Two other features that I found very useful in the guitar effects:

1) 3-band EQ

Treble – 2.5K, Q=1.5, +/-9 dB
Bass – 101 Hz, Q=2.68, +/-9 dB
Middle - the frequency is adjustable.

2) Boost

This is only accessible via the additional Switch-3 or Switch-6 footswitches, but very simply it gives the option to toggle between two volume and gain settings on your patch - a simple way to switch to a lead setting when you are playing live.

For the amp simulation, and distortion effects, you get what you pay for. This is not a high end unit, but I have used it direct to PA as a backup when my tube amp failed, and it got us through.

On the vocal effects, again you have huge choices, ranging from a little light pitch correction and doubling, through to sounding like a small choir or Cher. Perfect for the guitarist who needs a little help with his/her backing vocals.


The unique feature of this little box, that I have not seen anywhere else in a unit of this price, is that the harmonisation and pitch-correction can be set to take their cue from your guitar. If you change chords while playing, the harmoniser will pick that up quickly and adjust - and you don't have to create a patch for every key you want to sing and play in.

For signal routing too you have a really wide range of options that let you work with an amp, direct to PA, with backing tracks, and with in-ear monitoring. One minor complaint - you can't go to an amp and to a PA at the same time.

It also works seamlessly with most DAWs for recording.

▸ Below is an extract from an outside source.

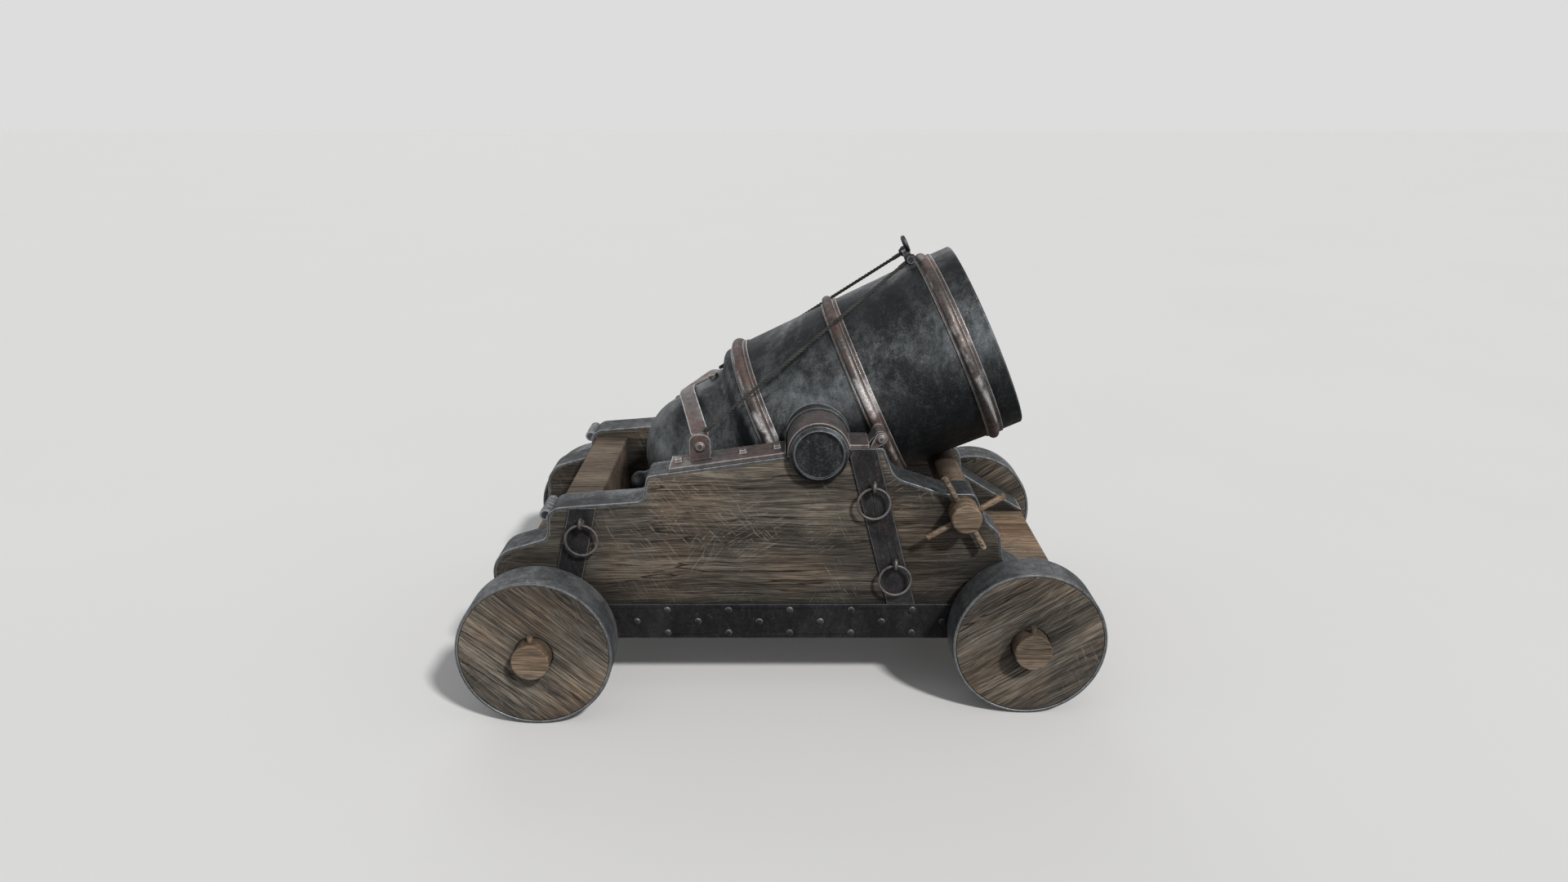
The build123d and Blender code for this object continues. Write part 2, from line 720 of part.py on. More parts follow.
# ---------------------------------------------------------------------------
# Breech strap: a saddle on the chamber, two legs out to the lugs, and tabs bolted to them
# ---------------------------------------------------------------------------
leg_end = (lug_x, lug_top - strap_t / 2)
with BuildPart() as breech_strap:
    with BuildSketch(across(strap_s - strap_w / 2)):
        Circle(saddle_in_r + strap_t)
        Circle(saddle_in_r, mode=Mode.SUBTRACT)
        with Locations((0, saddle_in_r)):
            Rectangle(2 * saddle_half, 60, mode=Mode.INTERSECT)
    extrude(amount=strap_w)
    for side, _ in HANDS:
        start_plane = Plane(
            origin=(leg_start[0], side * leg_start_y, leg_start[1]),
            x_dir=(along_x, 0, along_z),
            z_dir=(0, -1, 0),
        )
        end_plane = Plane(
            origin=(leg_end[0], side * lug_near, leg_end[1]),
            x_dir=(1, 0, top_slope),
            z_dir=(0, -1, 0),
        )
        with BuildSketch(start_plane):
            Rectangle(strap_w, strap_t)
        with BuildSketch(end_plane):
            Rectangle(strap_w, strap_t)
        loft(ruled=True)
        with BuildSketch(slab(side, tab_near, lug_near)):
            with Locations((lug_x, (leg_end[1] + tab_foot) / 2)):
                Rectangle(strap_w - 2, leg_end[1] - tab_foot)
            with Locations((lug_x, lug_bolt_z)):
                Circle(lug_bolt_r, mode=Mode.SUBTRACT)
        extrude(amount=strap_t)
save(breech_strap, "breech_strap")

# ---------------------------------------------------------------------------
# Ribbed rolls on the second riser of each cheek
# ---------------------------------------------------------------------------
roll_r = 15.0
rib_r = 19.0
rib_w = 11.0
rib_count = 5
roll_centre = (tail_x + 169, brow_z - 121)
rib_pitch = (cheek_t - 20) / (rib_count - 1)
with BuildPart() as corner_rolls:
    for side, _ in HANDS:
        with BuildSketch(slab(side, cheek_in, cheek_out)):
            with Locations(roll_centre):
                Circle(roll_r)
            add(outline.sketch, mode=Mode.SUBTRACT)
        extrude(amount=cheek_t)
        for n in range(rib_count):
            near = cheek_in + 10 + n * rib_pitch - rib_w / 2
            with BuildSketch(slab(side, near, near + rib_w)):
                with Locations(roll_centre):
                    Circle(rib_r)
                add(outline.sketch, mode=Mode.SUBTRACT)
            extrude(amount=rib_w)
save(corner_rolls, "corner_rolls")

# ---------------------------------------------------------------------------
# Barrel with cascabel, trunnions and bore
# ---------------------------------------------------------------------------
with BuildPart() as barrel:
    with BuildSketch(bore_plane):
        with BuildLine():
            Polyline(
                (chamber_rear_s - dome_length, 0),
                (muzzle_s, 0),
                (muzzle_s, muzzle_r - 4),
                (muzzle_s - 4, muzzle_r),
                (swell_s, muzzle_r),
                (flare_s, flare_r),
            )
            Spline(
                (flare_s, flare_r),
                (chamber_front_s, chamber_front_r),
                tangents=((-1, -0.35), (-1, -0.2)),
            )
            Line((chamber_front_s, chamber_front_r), (chamber_rear_s, chamber_rear_r))
            EllipticalCenterArc((chamber_rear_s, 0), dome_length, chamber_rear_r, 90, arc_size=90)
        make_face()
    revolve(axis=bore_axis)
    # Cascabel button
    with BuildSketch(bore_plane):
        with BuildLine():
            neck_top = (chamber_rear_s - dome_length + 8, button_neck_r + 12)
            button_join = radians(button_join_angle)
            button_top = (button_s + button_r * cos(button_join), button_r * sin(button_join))
            Polyline((chamber_rear_s, 0), (chamber_rear_s, button_neck_r), neck_top)
            ThreePointArc(neck_top, (chamber_rear_s - dome_length - 7, button_neck_r), button_top)
            CenterArc((button_s, 0), button_r, button_join_angle, 180 - button_join_angle)
            Line((button_s - button_r, 0), (chamber_rear_s, 0))
        make_face()
    revolve(axis=bore_axis)
    # Trunnions, their rimbases and end collars
    collar_near = cheek_out + cap_overhang + side_gap
    collar_far = collar_near + collar_w
    for side, _ in HANDS:
        for near, far, r in (
            (bore_r + trunnion_root, cheek_in - side_gap, trunnion_r + rimbase_rise),
            (bore_r + trunnion_root, collar_near, trunnion_r),
            (collar_near, collar_far, trunnion_r + collar_rise),
        ):
            with BuildSketch(slab(side, near, far)):
                with Locations((trunnion_x, trunnion_z)):
                    Circle(r)
            extrude(amount=far - near)
        face = barrel.faces().filter_by(GeomType.PLANE).sort_by(Axis.Y)[0 if side == RIGHT else -1]
        chamfer(face.edges(), length=8, length2=11)
        with BuildSketch(slab(side, collar_far - trunnion_dish, collar_far)):
            with Locations((trunnion_x, trunnion_z)):
                Circle(trunnion_r - trunnion_rim)
        extrude(amount=trunnion_dish, mode=Mode.SUBTRACT)
    # Bore with a round end
    bore_end = muzzle_s - bore_length
    with BuildSketch(bore_plane):
        with BuildLine():
            Polyline((bore_end - bore_r, 0), (muzzle_s + 1, 0), (muzzle_s + 1, bore_r), (bore_end, bore_r))
            CenterArc((bore_end, 0), bore_r, 90, 90)
        make_face()
    revolve(axis=bore_axis, mode=Mode.SUBTRACT)
save(barrel, "barrel")

# ---------------------------------------------------------------------------
# Hoops shrunk on the barrel: a half-round between two flat edges
# ---------------------------------------------------------------------------
muzzle_hoop_s = swell_s - 8
for name, start, width, rise in (
    ("chamber_hoop", chamber_hoop_s, chamber_hoop_w, chamber_hoop_rise),
    ("middle_hoop", middle_hoop_s - middle_hoop_w / 2, middle_hoop_w, middle_hoop_rise),
    ("muzzle_hoop", muzzle_hoop_s, muzzle_hoop_w, muzzle_hoop_rise),
):
    end = start + width
    with BuildPart() as hoop:
        with BuildSketch(bore_plane):
            with BuildLine():
                Polyline(
                    (start + hoop_lip, body_r(start) + hoop_lip_h),
                    (start, body_r(start) + hoop_lip_h),
                    (start, body_r(start)),
                    *([(swell_s, muzzle_r)] if start < swell_s < end else []),
                    (end, body_r(end)),
                    (end, body_r(end) + hoop_lip_h),
                    (end - 2 * hoop_lip, body_r(end) + hoop_lip_h),
                )
                ThreePointArc(
                    (start + hoop_lip, body_r(start) + hoop_lip_h),
                    ((start + end - hoop_lip) / 2, body_r((start + end) / 2) + rise),
                    (end - 2 * hoop_lip, body_r(end) + hoop_lip_h),
                )
            make_face()
        revolve(axis=bore_axis)
    save(hoop, name)

# Vent patch on the chamber
vent_s = chamber_front_s - 18
vent_r = 17.0
vent_h = 12.0
with BuildPart() as vent_patch:
    x, z = barrel_point(vent_s, chamber_r(vent_s) - 6)
    with BuildSketch(Plane(origin=(x, 0, z), x_dir=(0, 1, 0), z_dir=(-along_z, 0, along_x))):
        Circle(vent_r)
    extrude(amount=vent_h + 6, taper=8)
    add(barrel.part, mode=Mode.SUBTRACT)
save(vent_patch, "vent_patch")

# ---------------------------------------------------------------------------
# Muzzle eye: saddle, stem and lifting eye in one forging, with a cross pin for the stays
# ---------------------------------------------------------------------------
saddle_w = 23.0
eye_s = muzzle_hoop_s - saddle_w / 2 - 1
eye_lean = 8.0  # of the lifting eye towards the muzzle
stem_h = 50.0
pin_u = body_r(eye_s) + stay_pin_rise
stay_pin_r = 7.0
lift_eye_r = 22.0
lift_wire_r = 7.0
with BuildPart() as muzzle_eye:
    with BuildSketch(across(eye_s - saddle_w / 2)):
        Circle(body_r(eye_s) + 8)
        Circle(body_r(eye_s) - 8, mode=Mode.SUBTRACT)
        with Locations((0, body_r(eye_s))):
            Rectangle(96, 60, mode=Mode.INTERSECT)
    extrude(amount=saddle_w)
    with BuildSketch(across(eye_s - saddle_w / 2)):
        with Locations((0, body_r(eye_s) + stem_h / 2)):
            Rectangle(34, stem_h)
    extrude(amount=saddle_w)
    add(barrel.part, mode=Mode.SUBTRACT)
    x, z = barrel_point(eye_s + eye_lean, pin_u + 12 + lift_eye_r)
    with BuildSketch(Plane(origin=(x, 0, z), x_dir=(0, 1, 0), z_dir=(-along_z, 0, along_x))):
        with Locations((lift_eye_r, 0)):
            Circle(lift_wire_r)
    revolve(axis=Axis((x, 0, z), (along_x, 0, along_z)))
    pin_x, pin_z = barrel_point(eye_s, pin_u)
    with BuildSketch(Plane.XZ.offset(-50)):
        with Locations((pin_x, pin_z)):
            Circle(stay_pin_r)
    extrude(amount=100, mode=Mode.SUBTRACT)
save(muzzle_eye, "muzzle_eye")

# The cross pin is long enough to hold both stays at their slant.
pin_head_r = stay_pin_r + 5
stay_foot = Vector(lug_x + 12, lug_near + lug_t / 2, lug_top + stay_r)
slant = (Vector(pin_x, stay_spread, pin_z) - stay_foot).normalized().Y
upright = sqrt(1 - slant**2)
pin_half = stay_spread + (pin_head_r * abs(slant) + stay_r) / upright + stay_gap
with BuildPart() as stay_pin:
    with BuildSketch(Plane.XZ.offset(-pin_half)):
        with Locations((pin_x, pin_z)):
            Circle(stay_pin_r)
    extrude(amount=2 * pin_half)
    for side, _ in HANDS:
        with BuildSketch(slab(side, pin_half, pin_half + 8)):
            with Locations((pin_x, pin_z)):
                Circle(pin_head_r)
        extrude(amount=8)
save(stay_pin, "stay_pin")

# ---------------------------------------------------------------------------
# Rope stays from the strap lugs to the cross pin
# ---------------------------------------------------------------------------
for side, hand in HANDS:
    low = Vector(stay_foot.X, side * stay_foot.Y, stay_foot.Z)
    high = Vector(pin_x, side * stay_spread, pin_z)
    run = (high - low).normalized()
    low_end = low + run * 2
    high_end = high - run * (stay_pin_r + stay_gap + stay_r * abs(slant)) / upright
    with BuildPart() as stay:
        with BuildSketch(Plane(origin=low_end, z_dir=run)):
            Circle(stay_r)
        extrude(amount=(high_end - low_end).length)
        add(strap_lugs.part, mode=Mode.SUBTRACT)
        add(breech_strap.part, mode=Mode.SUBTRACT)
    save(stay, f"stay_{hand}")

# ---------------------------------------------------------------------------
# Windlass: a roller under the barrel, journals in the cheeks, and heads with crossed handspikes
# ---------------------------------------------------------------------------
head_in = cheek_out + side_gap
head_out = head_in + windlass_head_w
spoke_rows = ((120.0, 24.0), (31.0, 50.0))  # angle, distance out from the head's inner face
with BuildPart() as windlass:
    for reach, r in ((cheek_in - side_gap, roller_r), (head_in, journal_r)):
        with BuildSketch(Plane.XZ.offset(-reach)):
            with Locations((windlass_x, windlass_z)):
                Circle(r)
        extrude(amount=2 * reach)
    for side, _ in HANDS:
        with BuildSketch(slab(side, head_in, head_out)):
            with Locations((windlass_x, windlass_z)):
                Circle(windlass_head_r)
        extrude(amount=windlass_head_w)
    chamfer(windlass.faces().sort_by(Axis.Y)[0].edges(), length=4)
    chamfer(windlass.faces().sort_by(Axis.Y)[-1].edges(), length=4)
    for side, _ in HANDS:
        for angle, out in spoke_rows:
            run = Vector(cos(radians(angle)), 0, sin(radians(angle)))
            middle = Vector(windlass_x, side * (head_in + out), windlass_z)
            with BuildSketch(Plane(origin=middle - run * spoke_length / 2, z_dir=run)):
                Circle(spoke_r)
            extrude(amount=spoke_length, mode=Mode.SUBTRACT)
save(windlass, "windlass")

with BuildPart() as handspikes:
    for side, _ in HANDS:
        for angle, out in spoke_rows:
            run = Vector(cos(radians(angle)), 0, sin(radians(angle)))
            middle = Vector(windlass_x, side * (head_in + out), windlass_z)
            with BuildSketch(Plane(origin=middle - run * spoke_length / 2, z_dir=run)):
                Circle(spoke_r)
            extrude(amount=spoke_length)
save(handspikes, "handspikes")
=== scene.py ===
import json
import math
import random

import bmesh
import bpy
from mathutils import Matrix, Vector


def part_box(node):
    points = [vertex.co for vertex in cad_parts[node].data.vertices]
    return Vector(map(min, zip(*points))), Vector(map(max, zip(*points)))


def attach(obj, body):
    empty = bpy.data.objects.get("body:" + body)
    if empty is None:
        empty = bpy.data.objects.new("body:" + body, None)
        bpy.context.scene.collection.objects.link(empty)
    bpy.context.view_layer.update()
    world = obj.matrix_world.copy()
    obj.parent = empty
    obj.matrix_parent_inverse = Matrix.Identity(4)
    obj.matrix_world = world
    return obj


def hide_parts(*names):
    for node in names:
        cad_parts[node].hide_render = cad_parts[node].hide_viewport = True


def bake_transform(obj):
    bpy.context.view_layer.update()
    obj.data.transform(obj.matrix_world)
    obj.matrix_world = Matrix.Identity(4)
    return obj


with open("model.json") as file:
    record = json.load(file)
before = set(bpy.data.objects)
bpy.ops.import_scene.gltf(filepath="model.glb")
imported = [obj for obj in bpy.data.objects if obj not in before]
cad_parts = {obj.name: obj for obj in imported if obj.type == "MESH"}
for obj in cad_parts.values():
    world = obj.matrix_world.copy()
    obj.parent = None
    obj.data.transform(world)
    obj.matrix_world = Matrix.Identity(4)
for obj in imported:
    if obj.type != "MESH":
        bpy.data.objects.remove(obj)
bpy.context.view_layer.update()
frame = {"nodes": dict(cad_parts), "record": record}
nodes = frame["nodes"]
scene = bpy.context.scene
chance = random.Random(1771)

RIGHT, LEFT = -1, 1
HANDS = ((RIGHT, "right"), (LEFT, "left"))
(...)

I only give it a 3 for ease of use, because the PC interface is pretty limited, there's no midi, and because you cannot have separate presets for guitar and vocal. In the end I created a patch for every song we play - tedious and time-consuming, but once it's done it's done - as long as you don't change songs every week!

For a guitarist who sings a little backing vocals, this unit is a great choice. For 3 years I have been on the lookout for something better, but I have not found it yet.